Former Indian cricketer (born 1892)

Dinkar Balwant Deodhar (14 January 1892 – 24 August 1993) was an Indian cricketer. He played first-class cricket from 1911 to 1948.

== Cricket career ==
Deodhar was born in Poona (now Pune), British India. He was a professor of Sanskrit at Pune College.

Popularly known as the Grand Old Man of Indian Cricket, Deodhar was an aggressive right-hand batsman and a leg-break bowler. He captained Maharashtra in Ranji Trophy matches from 1939 to 1941. In his first-class career, he played 81 matches, scoring 4,522 runs at an average of 39.32 with a highest score of 246.

Deodhar was vice-president of the Board of Control for Cricket in India, the President of the Maharashtra Cricket Association, and also a national team selector.

Like Bill Ashdown, Deodhar is one of the few people known to have played first-class cricket both before the First World War and after the Second World War, having played in the Bombay Triangular in 1911 and the Ranji Trophy in 1946. In a Ranji Trophy game against Nawanagar in 1944, he scored centuries in both innings, helping his team win. He was aged 53 at the time.

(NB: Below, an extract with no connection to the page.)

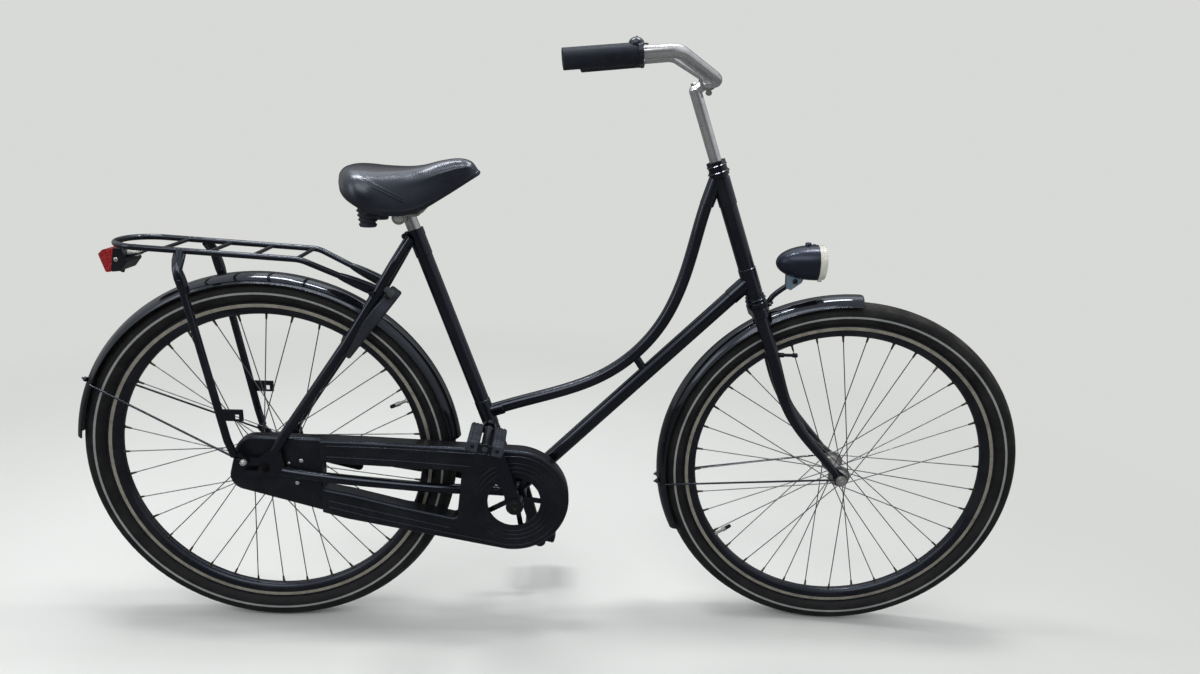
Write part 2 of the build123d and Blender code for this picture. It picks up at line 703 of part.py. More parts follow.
def headlight_lens():
    """Clear front: a deep hollow ring that stands on the shell's edge, closed by a shallow dome."""
    r, start = LAMP_RADIUS - 0.5, LAMP_LENGTH
    outer = ThreePointArc((start + 18, 0), (start + 16.6, r * 0.55), (start + 13, r - 1))
    inner = ThreePointArc((start + 16, 0), (start + 14.7, r * 0.52), (start + 11.4, r - 3))
    half = make_face([outer, Polyline(outer @ 1, (start, r), (start, r - 2), inner @ 1), inner,
                      Line(inner @ 0, outer @ 0)])
    tab = Pos(start + 7, 0, -r - 1) * Box(7, 8, 5)
    return lamp_place(largest(revolve(half, Axis.X) + (tab - revolve(lamp_cap(), Axis.X))))


def lamp_cap():
    """Half section of the lens filled solid, to trim the tab."""
    r, start = LAMP_RADIUS - 0.5, LAMP_LENGTH
    return make_face(Polyline((start, 0), (start, r - 1), (start + 13, r - 1.5), (start + 13, 0), close=True))


def headlight_bracket():
    """Flat foot under the lamp and the curved arm down to the fork crown."""
    foot = plate(make_face(Polyline((986, 762), (1020, 760), (1016, 749), (997, 733), (988, 736), close=True)), 8, 16)
    arm_path = Spline((992, 0, 741), (981.5, 0, 732), (973.5, 0, 725), (965.6, 0, 717), (960.4, 0, 708),
                      (955.5, 0, 697.5))
    arm = pipe(arm_path, 3.7)
    shell = lamp_place(revolve(lamp_outline(LAMP_RADIUS, LAMP_LENGTH), Axis.X))
    crown_zone = extrude(steer_plane(CROWN_LOW) * Circle(21), HEAD_TUBE_BOTTOM - CROWN_LOW)
    return largest(foot + arm - shell - crown_zone)


# ---- rack ---------------------------------------------------------------------------------------
RACK_FRONT = (212, 38, 708)
RACK_SLOPE = -0.038
RACK_BAR_XS = (-153, -74, 3, 79)


def rack_z(x):
    return 767 + RACK_SLOPE * x


def rack_path():
    w = RACK_HALF_WIDTH
    right = [(RACK_FRONT[0], -RACK_FRONT[1], RACK_FRONT[2]), (RACK_BEND_X, -w, rack_z(RACK_BEND_X)),
             (RACK_REAR_X, -w, rack_z(RACK_REAR_X))]
    left = [(x, -y, z) for x, y, z in reversed(right)]
    return bend(right + left, w - 4)


def rack_loop_blank():
    return pipe(rack_path(), RACK_TUBE_RADIUS)


def rack_deck():
    """The loop and its four crossbars, welded."""
    bars = [rod((x, -RACK_HALF_WIDTH, rack_z(x)), (x, RACK_HALF_WIDTH, rack_z(x)), 3.5) for x in RACK_BAR_XS]
    stays = [seat_stay_blank(side) for side in SIDES]
    return largest(rack_loop_blank() + bars - stays)


def rack_leg_blank(side):
    """Leg from the rail, bent outward, down to the dropout's ear, its foot flattened to a lug."""
    leg = pipe(bend([(-120, side * RACK_HALF_WIDTH, rack_z(-120)), (-118, side * RACK_LEG_Y, 742),
                     (-57, side * (RACK_LEG_Y - 2), 420), (-48, side * (RACK_LEG_Y - 6), 388)], 30), 7)
    lug_outline = make_hull((Pos(-48, 388) * Circle(8) + Pos(RACK_BOLT_X, RACK_BOLT_Z) * Circle(9)).edges())
    lug = on_side(plate(lug_outline, -65, 5), side)
    return largest(leg + lug)


def rack_legs():
    """Legs with the small drilled tabs that stop a bag swinging into the wheel."""
    solids = []
    for side in SIDES:
        tab_outline = Pos(-45, 472) * Rectangle(42, 22) - Pos(-35, 469) * Rectangle(8, 10)
        tab = on_side(plate(tab_outline, 2 - RACK_LEG_Y, 4), side)
        leg = rack_leg_blank(side) + tab
        leg -= rack_loop_blank()
        leg -= cross_rod(RACK_BOLT_X, RACK_BOLT_Z, -90, 90, 3)
        solids.append(largest(leg))
    return Compound(solids)


LAMP_BACK_HALF_WIDTH = 27


def tail_block(points, rounding):
    """A block across the bicycle with the given side view and rounded long edges."""
    y = LAMP_BACK_HALF_WIDTH
    block = plate(make_face(Polyline(*points, close=True)), y, 2 * y)
    return fillet(block.edges().filter_by(Axis.Y), rounding)


def tail_light():
    """Housing behind the rack, with the flat bracket that carries it under the loop."""
    body = tail_block(((-260, 722), (-252, 765), (-237, 765), (-230, 741), (-243, 724)), 2.5)
    bracket = plate(make_face(Polyline((-240, 752), (-212, 757), (-212, 754), (-240, 744), close=True)), 20, 40)
    screw = rod((-252, 0, 723), (-254, 0, 717.5), 3.5)
    return largest(body + bracket + screw - rack_loop_blank() - tail_light_lens())


def tail_light_lens():
    return tail_block(((-269, 721), (-279, 754), (-271, 762), (-252, 765), (-260, 722)), 2.5)


# ---- ring lock ----------------------------------------------------------------------------------
LOCK_ANGLE = 53
LOCK_BACK = 23              # how far its rear face is behind the axle's plane
LOCK_THICKNESS = 23


def ring_lock():
    """Horseshoe lock round the rear wheel and mudguard, straddling the seat stays."""
    ends = [Pos(side * 41, 282) * Circle(11) for side in SIDES]
    outer = make_hull((Pos(0, 370) * Circle(52) + ends[0] + ends[1]).edges())
    inner = make_hull((Pos(0, 345) * Circle(32.5) + Pos(0, 250) * Rectangle(65, 20)).edges())
    body = extrude(cross_plane(0) * (outer - inner), LOCK_THICKNESS)
    body = fillet(body.edges().filter_by(GeomType.CIRCLE).filter_by(lambda edge: edge.radius > 50), 4)
    body = Pos(*REAR_AXLE) * Rotation(0, 90 - LOCK_ANGLE, 0) * Pos(-LOCK_BACK, 0, 0) * body
    return largest(body - [seat_stay_blank(side) for side in SIDES])


# ---- chain case ---------------------------------------------------------------------------------
def case_outline():
    """Side view of the whole case: the hull of its round front end, two rear corners and two bows."""
    front = Pos(*CASE_CENTRE) * Circle(CASE_RADIUS)
    upper = Pos(-20, 380) * Circle(38)
    lower = Pos(-40, 335) * Circle(30)
    upper_bow = Pos(180, 395) * Circle(20.5)
    lower_bow = Pos(158, 269.5) * Circle(20.5)
    return make_hull((front + upper + lower + upper_bow + lower_bow).edges())


def case_gap():
    """Open space between the two arms, where the chain stay shows."""
    gap = make_face(Polyline((CASE_JOIN_X + 2, 370), (171, 366), (256, 362), (374, 357), (365, 257), (254, 281),
                             (159, 305), (CASE_JOIN_X + 2, 315), close=True))
    return fillet(gap.vertices(), 8)


def half_plane(x, ahead):
    """A big square that covers everything ahead of, or behind, x."""
    return Pos(x + (500 if ahead else -500), 300) * Rectangle(1000, 1000)


def case_block(region, outer_y, ahead, rounding):
    """Solid over one end of the case's side view, its outer edges rounded."""
    block = plate(region, CASE_INNER_Y, CASE_INNER_Y - outer_y)
    outer_face = block.faces().sort_by(Axis.Y)[0]
    block = fillet(outer_face.edges(), rounding)
    return block & plate(half_plane(CASE_JOIN_X, ahead), 0, 100)


def case_shell(region, outer_y, ahead):
    """Open-backed shell with an even wall over one end of the case."""
    block = case_block(region, outer_y, ahead, CASE_EDGE)
    cavity = case_block(offset(region, -CASE_WALL), outer_y + CASE_WALL, ahead, CASE_EDGE - CASE_WALL)
    return block - cavity


def raised_line(points):
    """A low bead along a polyline on the case's outer face."""
    bead = Part()
    for start, end in zip(points, points[1:]):
        outline = make_hull((Pos(*start) * Circle(1.5) + Pos(*end) * Circle(1.5)).edges())
        bead += plate(outline, CASE_OUTER_Y + 1, 1.8)
    return bead


def chain_case():
    """Front part: upper and lower arms and the round end with its window."""
    shell = case_shell(case_outline() - case_gap(), CASE_OUTER_Y, True)
    shell -= plate(Pos(*CASE_CENTRE) * Circle(CASE_WINDOW_RADIUS), CASE_INNER_Y, 60)
    shell += plate(Pos(*CASE_CENTRE) * ring(CASE_WINDOW_RADIUS + 4, CASE_WINDOW_RADIUS), CASE_OUTER_Y + 2, 2.9)
    shell += raised_line([(118, 398), (256, 394), (396, 389)])
    shell += raised_line([(118, 304), (158, 296), (254, 272), (351, 249)])
    return largest(shell - chain_stay_blank(-1))


def chain_case_rear():
    """Rear cap over the sprocket, inboard of the dropout."""
    shell = case_shell(case_outline(), CASE_REAR_OUTER_Y, False)
    shell -= cross_rod(0, AXLE_Z, -80, 0, 20)
    return largest(shell - chain_stay_blank(-1) - seat_stay_blank(-1))


# ---- crankset -----------------------------------------------------------------------------------
def crank_end(side):
    angle = CRANK_ANGLE if side < 0 else CRANK_ANGLE + 180
    x, _, z = BOTTOM_BRACKET
    return x + CRANK_LENGTH * cos(radians(angle)), z + CRANK_LENGTH * sin(radians(angle))


def crank_spindle():
    x, _, z = BOTTOM_BRACKET
    return cross_rod(x, z, -78, 78, SPINDLE_RADIUS)


def crank_arm(side):
    """Flat tapered arm with round bosses, and the pedal's spindle screwed into its end."""
    x, _, z = BOTTOM_BRACKET
    end_x, end_z = crank_end(side)
    arm_outline = make_hull((Pos(x, z) * Circle(14) + Pos(end_x, end_z) * Circle(10)).edges())
    arm = plate(arm_outline, -CRANK_INNER_Y, 13)
    boss = cross_rod(x, z, -57, -84, 17)
    pedal_boss = cross_rod(end_x, end_z, -CRANK_INNER_Y, -CRANK_INNER_Y - 15, 12.5)
    arm = on_side(Part() + [arm, boss, pedal_boss], side)
    return largest(arm + pedal_spindle(side) - crank_spindle())


def chainwheel():
    """Toothed wheel on a five-armed spider."""
    x, _, z = BOTTOM_BRACKET
    outline = toothed(CHAINWHEEL_TEETH, 70)
    arms = [Rot(0, 0, 72 * i - 7) * Pos(45, 0) * Rectangle(60, 10) for i in range(5)]
    outline += Circle(22)
    outline += arms
    outline -= Circle(SPINDLE_RADIUS)
    wheel = plate(Pos(x, z) * outline, -CHAIN_LINE + 1.5, 3)
    hub_ring = cross_rod(x, z, -47, -57, 18, SPINDLE_RADIUS)
    return largest(wheel + hub_ring)


PEDAL_INNER_Y = 90
PEDAL_OUTER_Y = 178


def pedal_spindle(side):
    end_x, end_z = crank_end(side)
    return on_side(cross_rod(end_x, end_z, -CRANK_INNER_Y, -(PEDAL_OUTER_Y - 4), 5), side)


def pedal(side):
    """Block pedal: centre tube, two end plates and two ribbed rubber blocks."""
    end_x, end_z = crank_end(side)
    bore = 5 + RUNNING_FIT
    tube = cross_rod(0, 0, -PEDAL_INNER_Y, -PEDAL_OUTER_Y, 8.5)
    plates = [plate(Rectangle(64, 19), -PEDAL_INNER_Y, 3), plate(Rectangle(64, 19), -PEDAL_OUTER_Y + 3, 3)]
    blocks = []
    for sign in SIDES:
        block = plate(Pos(sign * 24, 0) * Rectangle(20, 23), -PEDAL_INNER_Y - 3, PEDAL_OUTER_Y - PEDAL_INNER_Y - 6)
        for i in range(7):
            groove = Pos(sign * 24, -PEDAL_INNER_Y - 12 - 10.5 * i, 0) * (Pos(0, 0, 12) * Box(22, 3, 4)
                                                                       + Pos(0, 0, -12) * Box(22, 3, 4))
            block -= groove
        blocks.append(block)
    body = Part() + [tube, *plates, *blocks]
    body -= cross_rod(0, 0, -PEDAL_INNER_Y + 1, -PEDAL_OUTER_Y + 3, bore)
    body = Pos(end_x, 0, end_z) * Rotation(0, -PEDAL_TILT, 0) * body
    return on_side(body, side)


# ---- assembly -----------------------------------------------------------------------------------
FRAME_AND_CRANK_PIECES = (
    head_tube, down_tube, curved_tube, seat_tube, bottom_bracket_shell, chain_stays, seat_stays,
    seat_post, saddle_clamp, saddle_base, saddle_bumpers, saddle_cover, rear_axle, brake_arm,
    rear_mudguard, rear_mudguard_stays, rack_deck, rack_legs, tail_light, tail_light_lens, ring_lock,
    chain_case, chain_case_rear, crank_spindle, chainwheel,
)

STEERING_PIECES = (
    headset_nuts, fork_crown, fork_blades, front_axle, front_mudguard, front_mudguard_stays, stem,
    handlebar, grips, bell, headlight_shell, headlight_lens, headlight_bracket,
)


def export(name, shape):
    export_step(Pos(-SEAT_POINT[0], -SEAT_POINT[1], -SEAT_POINT[2]) * shape, f"parts/{name}.step")


def build():
    os.makedirs("parts", exist_ok=True)
    for make in FRAME_AND_CRANK_PIECES:
        export(make.__name__, make())
    for make in STEERING_PIECES:
        export(make.__name__, steered(make()))
    for end, place, flange_radius, flanges, make_hub in (
            ("front", place_front, FRONT_FLANGE_RADIUS, FRONT_FLANGES, front_hub),
            ("rear", place_rear, REAR_FLANGE_RADIUS, REAR_FLANGES, rear_hub)):
        export(f"{end}_tyre", place(tyre()))
        export(f"{end}_rim", place(rim()))
        export(f"{end}_hub", place(make_hub()))
        export(f"{end}_spokes", place(spokes(flange_radius, flanges)))
    export("rear_sprocket", place_rear(sprocket()))
    for side, label in zip(SIDES, ("right", "left")):
        export(f"crank_{label}", crank_arm(side))
        export(f"pedal_{label}", pedal(side))


build()
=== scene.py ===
"""Looks of the city bicycle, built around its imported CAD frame.

Metres, in the frame's own axes: +X forward, +Y to the rider's left, +Z up, origin at the rider's seat
point. Places are given in the modelling frame of the CAD source, in millimetres, and at() turns them
into the row frame.
"""

from math import atan2, cos, exp, pi, radians, sin, sqrt

import bmesh
import bpy
from mathutils import Matrix, Vector, noise


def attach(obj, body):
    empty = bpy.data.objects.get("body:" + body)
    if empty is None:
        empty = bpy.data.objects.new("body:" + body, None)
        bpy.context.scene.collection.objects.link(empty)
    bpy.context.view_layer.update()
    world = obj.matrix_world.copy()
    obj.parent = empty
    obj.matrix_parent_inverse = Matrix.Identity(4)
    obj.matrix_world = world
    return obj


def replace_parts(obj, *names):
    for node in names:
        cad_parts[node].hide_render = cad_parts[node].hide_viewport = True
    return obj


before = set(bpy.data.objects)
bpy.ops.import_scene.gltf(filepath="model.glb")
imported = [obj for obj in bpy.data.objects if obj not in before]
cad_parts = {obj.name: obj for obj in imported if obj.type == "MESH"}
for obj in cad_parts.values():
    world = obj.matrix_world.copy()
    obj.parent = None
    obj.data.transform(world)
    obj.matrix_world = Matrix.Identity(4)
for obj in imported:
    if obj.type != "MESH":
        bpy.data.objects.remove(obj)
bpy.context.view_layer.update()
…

He was awarded the Padma Shri award in 1965 and the Padma Bhushan in 1991 by the Indian Government. He was the first Indian first-class cricketer known to have lived to 100. Vasant Raiji became the second in 2020. Raiji died a few months after becoming a centenarian.

== Personal life ==
India's former National Badminton Champions Tara Deodhar, Sunder Deodhar, and Suman Deodhar are his daughters.

== Legacy==
The Deodhar Trophy, a limited overs inter-zonal cricket tournament played in India since 1973, is named after him. In 1996, India Post issued a commemorative stamp in his honour. A bronze statue of Deodhar was unveiled at Pune's Maharashtra Cricket Association Stadium in 2012.